I feel almost embarrassed for them. Trying so hard and all. The desperation of it all. Dear old Dumbleby so dependable and safe. Them pesky Russians. The hypocrisy grows to a crescendo and it all peters out like a damp squib. Panorama what an institution!.
“Since 2000, Russian GDP has risen from $195bn to $1283bn. Prior to the sanctions, it was over $2230bn”. GDP is bigger now, while there was small recession due to sanctions its not half of gdp lol, and Russia has been out of it for a while. This is the mistake that everyone makes though usually to say something negative about Russia like “its GDP is smaller than that of Italy”. Of course in reality the GDP has grown despite recession in the beginning of sanctions and you can see this if you look at GDP PPP which accounts for purchasing power. It was $4 trillion and its now $4.1. The reason why nominal GDP appears so much smaller going from 2.3 trillion to little over 1 is simply because of rouble losing its value from ~30 to ~63 now as a result of sanctions so when you convert GDP from roubles to usd it appears much smaller. This didnt affect prices in Russia that much since usd is hardly used and since Russia had the 3rd largest export surplus in the world last year it was actually good for economy in general and there are conspiracies that Kremlin is now keeping it artificaly low. This is the same reason why its bad for japanese companies when yen is strong as they do a lot of exports. Of course it is negative for Russians who travel outside and have to convert to USD but so far there hasnt been any big problems. On the other hand tourists in World Cup right now can act like little millionaires.because everything is so much cheaper if you convert from usd, eur or pounds and you can find tweets from people saying exactly stuff like that how everything is cheap.

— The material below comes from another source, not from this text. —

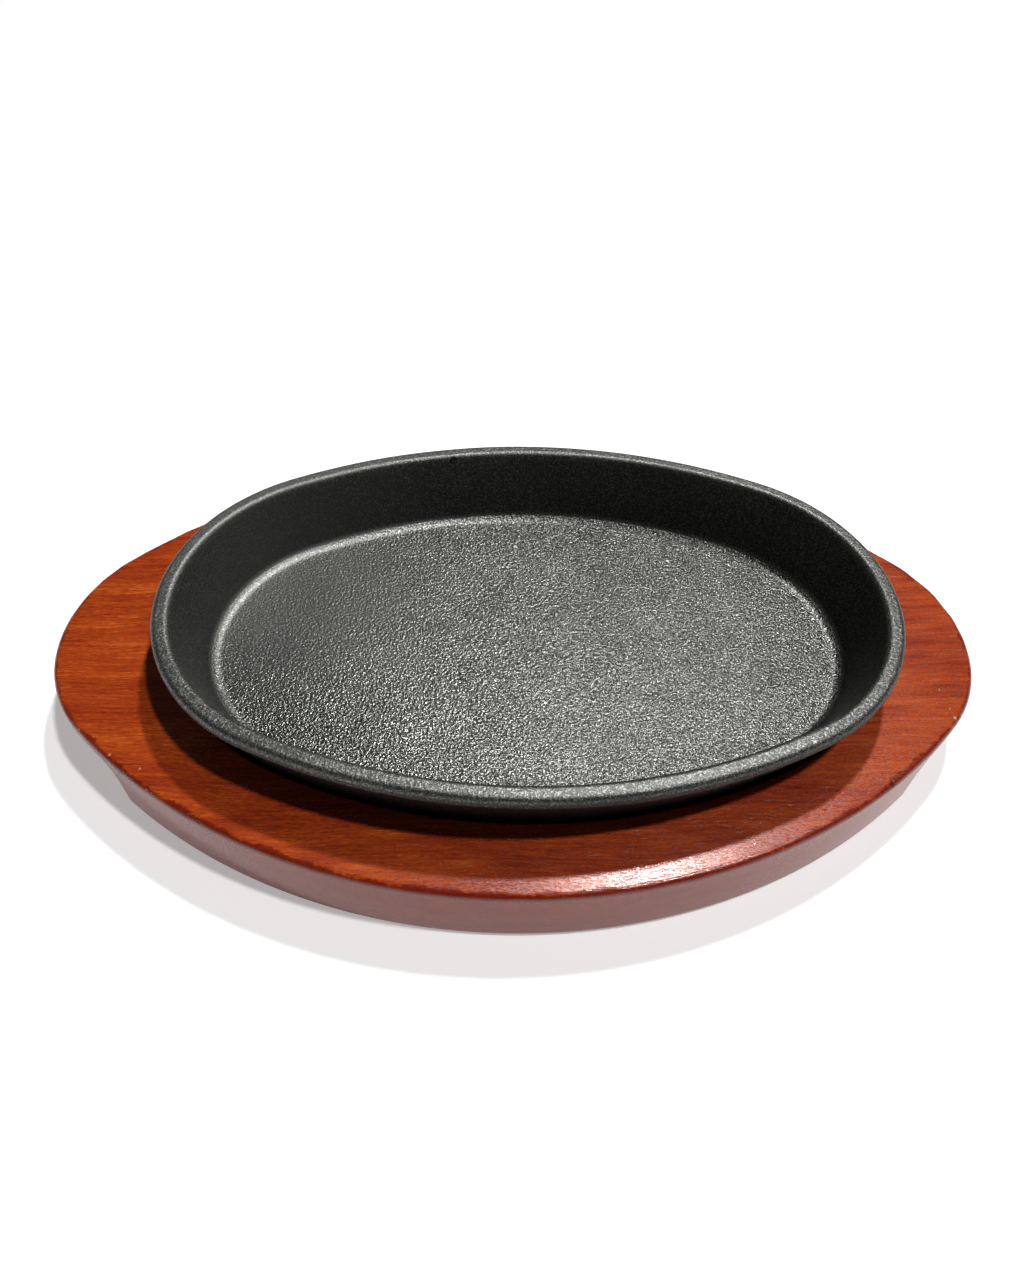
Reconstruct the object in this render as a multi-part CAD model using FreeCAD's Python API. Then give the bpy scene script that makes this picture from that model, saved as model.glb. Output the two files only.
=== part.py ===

One thing you didnt mention in your stats is Russian forex reserves, especially because it involves everyones favorite, George Soros. In early 2016 Soros wrote in Project Syndicate that “Russian regime” will go bankrupt in 2017 and out of its reserves because they were indeed going down at the time due so sanctions. To make story short, Russian reserves were in early 2016 around $370 billion when Soros made his great prediction. In June 2018 they are $460 billion. https://www.cbr.ru/eng/hd_base/mrrf/mrrf_7d/
Great article I forgot to say
This is First Rate writing. It brings to mind the last ‘obvious’ period of ‘Anti-Russian’ onslaught in the 50s/60s. Where e.g the Readers Digest always has 1, sometime 2 articles / hit jobs on USSR, that were filled with the same smug, fact free sleaze. That also implied we should be grateful to be in a ‘democracy’ and grateful to those who sustained it. Even in my schoolboy days, it felt like sleaze. It lead to the search for a wider truth; eventually to supporting OffG. More power to your pen(s) 🙂
Still remember an RD story about brave Tibetan ‘rebels’ who blew up Chinese military trucks (turned out they’d been trained by the CIA) and another from CIA director Allen Dulles expounding on domino theory, ick.
” More power to your pen(s)”
I’ve got to get some reading glasses.
Very good piece Kit. I hope all your effort was really worth it: you could have just said “Dimbleby’s a tosser,” we would have nodded in assent and then got on with more important things in life. But no, it’s also important that these things are pointed out and shared as widely as possible. In case you didn’t see it, medialens also had a good piece today:
http://medialens.org/index.php/alerts/alert-archive/2018/873-enlightened-corners-the-russia-2018-world-cup.html
Thank you.
On the other hand, it’s good to have this database of information to hand when we are called upon to go into some detail as to WHY he’s a tosser, don’t you think?